A variable defined like this:

 /* auto */ int const x = 1;

is patently NOT read-only since otherwise it could not be initialised. Rather, the kind of variable x is "reference const to int" (and NOT reference to const int) or alternatively lvalue const of int. Note carefully the "const" is associated with a pointer or reference it has nothing to do with the storage, nor the type of the value residing in that storage.

This is rather unfortunate because the contract provided by const is extremely weak, and in particular fails to allow caching of a pointed at or referred to memory location, precisely because it does NOT mean immutable storage.
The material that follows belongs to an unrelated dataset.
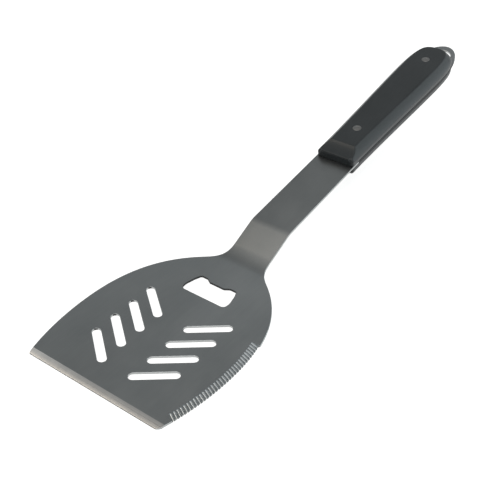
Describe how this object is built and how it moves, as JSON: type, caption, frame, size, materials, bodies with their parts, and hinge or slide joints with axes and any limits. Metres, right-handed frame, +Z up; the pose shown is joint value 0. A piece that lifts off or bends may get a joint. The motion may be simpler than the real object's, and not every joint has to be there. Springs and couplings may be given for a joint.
{
  "type": "grill spatula",
  "caption": "Bent steel grill turner with chevron drain slots, a bottle opener cut-out, a serrated side, and a riveted black grip with a hanging hole behind it.",
  "frame": {"origin": "on the blade's underside, on the centre line, midway between the front edge and the first bend", "axes": "+X from the blade's front edge towards the handle's tail, +Y to the left (the serrated side is at -Y), +Z up, square to the flat blade"},
  "size_m": [0.455, 0.1226, 0.0628],
  "materials": {
    "blade_steel": "brushed, lengthways grain",
    "grip_black": "satin black, dense moulded or resin-bonded scales",
    "rivet_steel": "satin rivet heads"
  },
  "bodies": {
    "root": {"blade_and_tang": "blade_steel", "upper_scale": "grip_black", "lower_scale": "grip_black", "front_rivet_cap": "rivet_steel", "front_rivet_post": "rivet_steel", "rear_rivet_cap": "rivet_steel", "rear_rivet_post": "rivet_steel"}
  },
  "joints": []
}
The bottom line is: const is an access modifier associated with a symbolic reference or pointer which is used by the programmer to allow the symbol provider to establish an obligation on the symbol client, or for the symbol client to promise the symbol provider it does not modify storage via this symbol (for example a function accepting a pointer const to int promises not to modify the pointed at int).

This has nothing to do with variables:

int const *p = (int*)malloc(sizeof(int));

and clearly little to do with storage (malloc'ed store is always writable).

Instead you should think of const as a way of communicating invariants, obligations or requirements between parts of the program, put in place by the programmer for the programmers purposes, and propagated by the type system. Unfortunately the type system isn't sound and fails to properly propagate constness correctly:

X *last;
struct X { int a; X() : a(0) { last=this; } };
X const x; // x is const?
last->a = 1; //really ??

IMHO the only opportunity a compiler has to make store immutable is for actual constants such as string literals (maybe) or static (global) storage. Automatic, heap, and temporary storage cannot be made read-only in practice.